Like William Carlos Williams -- the poet who remained a practicing physician all his life -- I have been able to dance like a writer while remaining a lawyer.

At the basic level, on the blog, like Williams, I set my own rules for readability. I get to use an ampersand (&) instead of the long word "and". I get to put the names of people or organizations in bold typeface, with Internet links, to recognize & celebrate them. I get to end a sentence with a preposition, use semicolons in long sentences for a mental break, begin a sentence with "and" or "but", put a comma or a period outside quotation marks, use double dashes, and write one-sentence paragraphs -- some of them long.

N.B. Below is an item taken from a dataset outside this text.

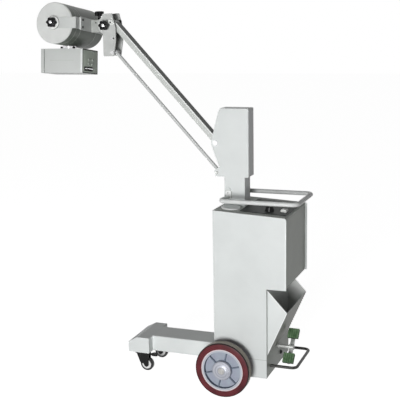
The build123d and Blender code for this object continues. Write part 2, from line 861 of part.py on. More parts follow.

When I escape into the "room" of my own computer online to research or write a posting, I can "dance" as did William Carlos Williams.
And although the subjects of my blog may appear random, there is purpose consistent with my vision.

It is a vision of healing for all of us, and particularly for those who struggle in the face of physical disability, progressive illness, debilitating aging, death, personal loss, or mental incapability.

In the celebrations, humor, examinations, information, questioning, moral considerations, or financial analyses posted on the blog, I learn, and then I can teach.

I experience what I do, and I project what we could do better. I write these impressions in words that, hopefully, reflect the discipline, clarity, and conciseness taught by Jack Wheatcroft.

To students at Bucknell now, I would say, look deeply into the eyes of your professors, and watch their hands. If you are inspired by their passion and impressed by their skills, mimic them. Someday you can become an extension of them, just as they became an extension of their teachers.

And someday, in some way, you too will become the happy genius of your own household.